--- Task statement ---
Exactly reproduce the lines that follow.

BEGIN

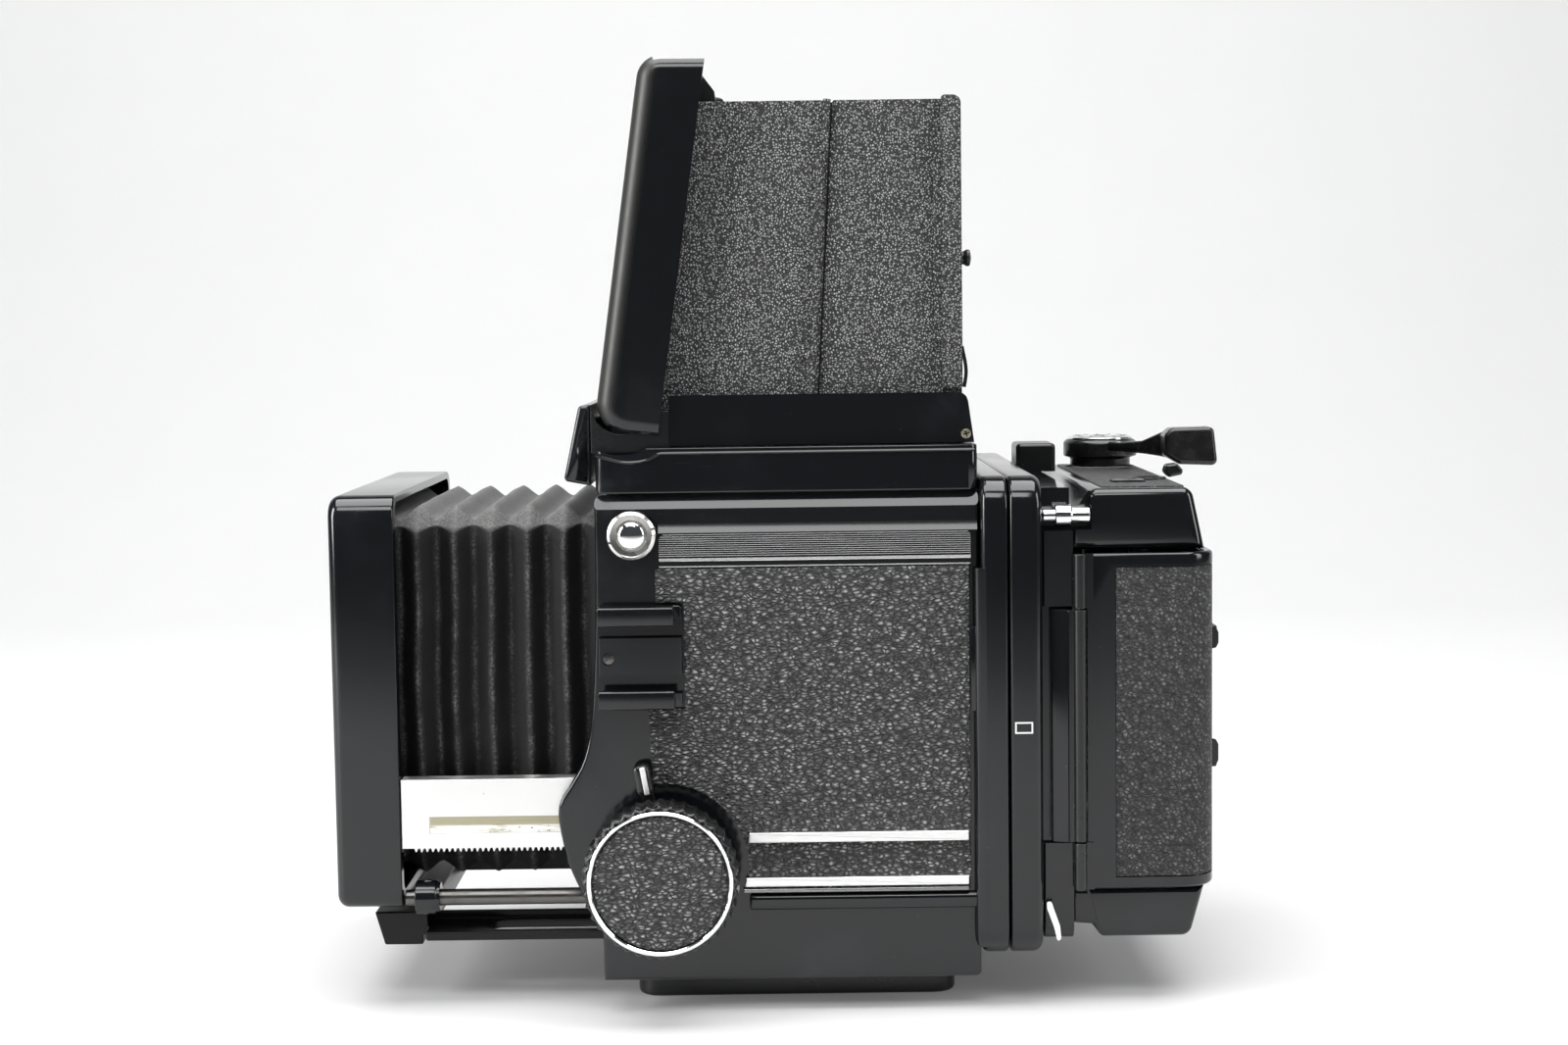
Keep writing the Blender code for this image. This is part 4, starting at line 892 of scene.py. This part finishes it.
def trim_strips():
    """Two bright strips on the left side, over a grey lip."""
    rear, base = 38.8, -52.4
    for name, x0, x1, z0, z1 in (("upper", -10.5, -10.3, 38.9, 41.1), ("lower", -11.5, -11.1, 28.9, 30.9)):
        strip = rounded([(x0, z0), (rear, z0), (rear, z1), (x1, z1)], 0.15, 2)
        piece(slab(strip, "Y", -53.4, base, 0.25, 0.0, 3), "bright_strip_" + name, BODY, "bright_alloy",
              "trim_strip_" + name)
    lip = rounded(oblong(-11.8, rear, 27.5, 28.4), 0.2, 2)
    piece(slab(lip, "Y", -53.2, base, 0.3, 0.0, 3), "strip_lip", BODY, "ribbed_grey")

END

--- Solution to the problem ---
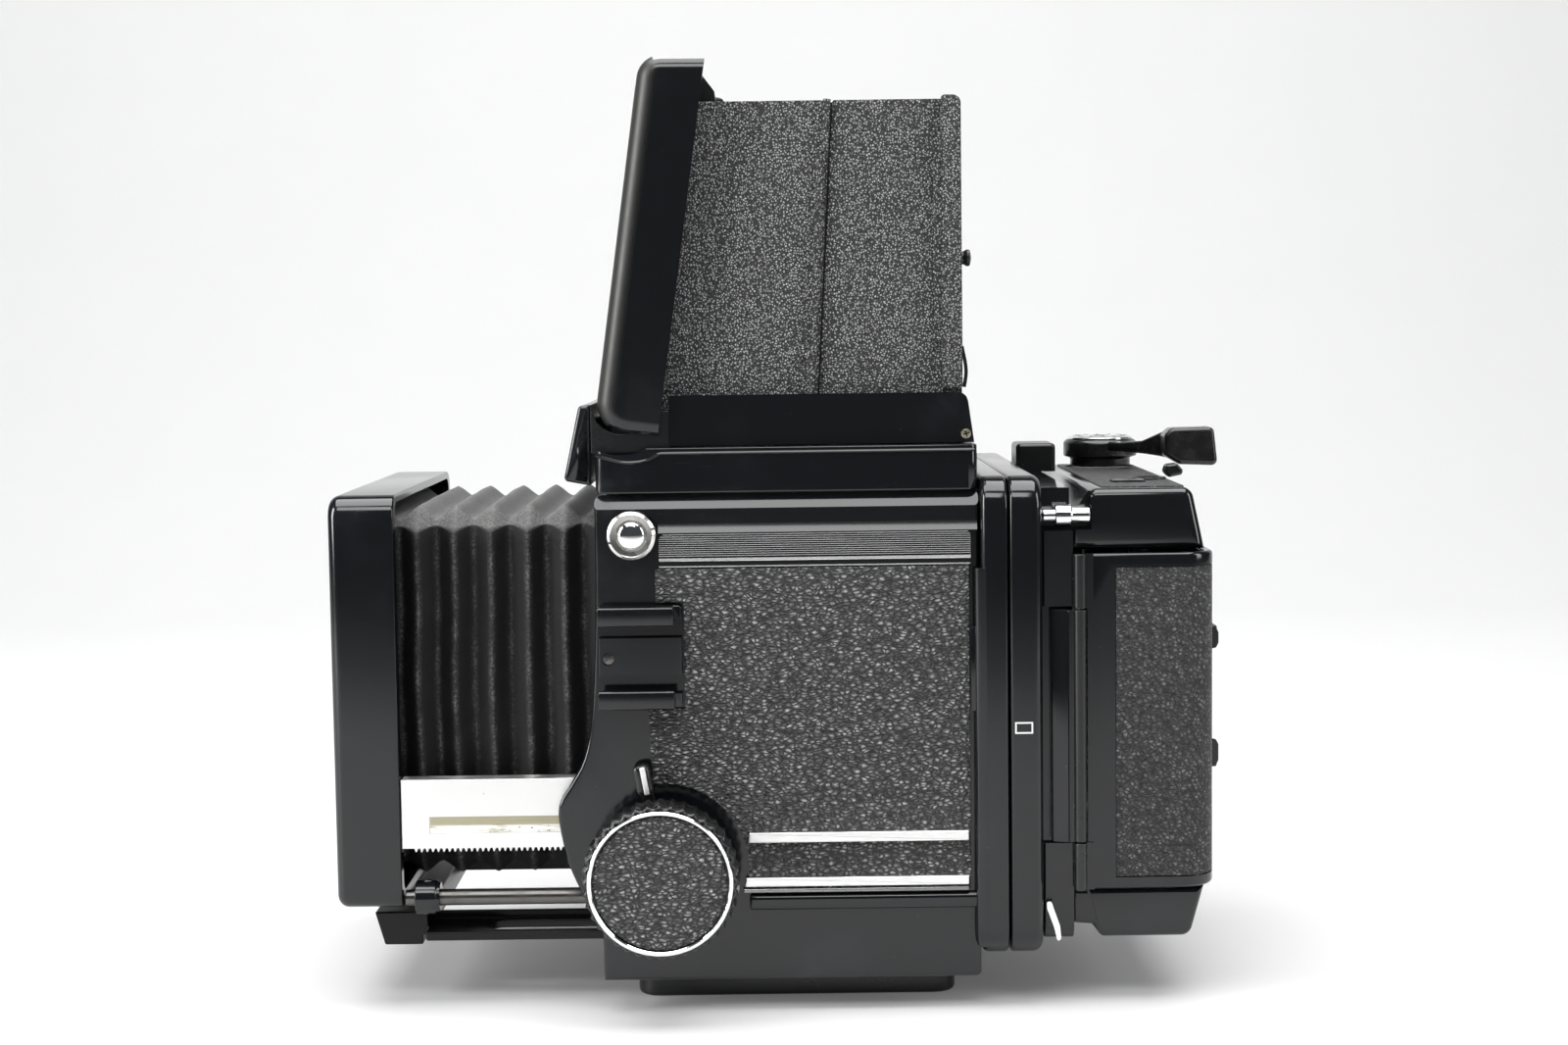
Keep writing the Blender code for this image. This is part 4, starting at line 892 of scene.py. This part finishes it.
def trim_strips():
    """Two bright strips on the left side, over a grey lip."""
    rear, base = 38.8, -52.4
    for name, x0, x1, z0, z1 in (("upper", -10.5, -10.3, 38.9, 41.1), ("lower", -11.5, -11.1, 28.9, 30.9)):
        strip = rounded([(x0, z0), (rear, z0), (rear, z1), (x1, z1)], 0.15, 2)
        piece(slab(strip, "Y", -53.4, base, 0.25, 0.0, 3), "bright_strip_" + name, BODY, "bright_alloy",
              "trim_strip_" + name)
    lip = rounded(oblong(-11.8, rear, 27.5, 28.4), 0.2, 2)
    piece(slab(lip, "Y", -53.2, base, 0.3, 0.0, 3), "strip_lip", BODY, "ribbed_grey")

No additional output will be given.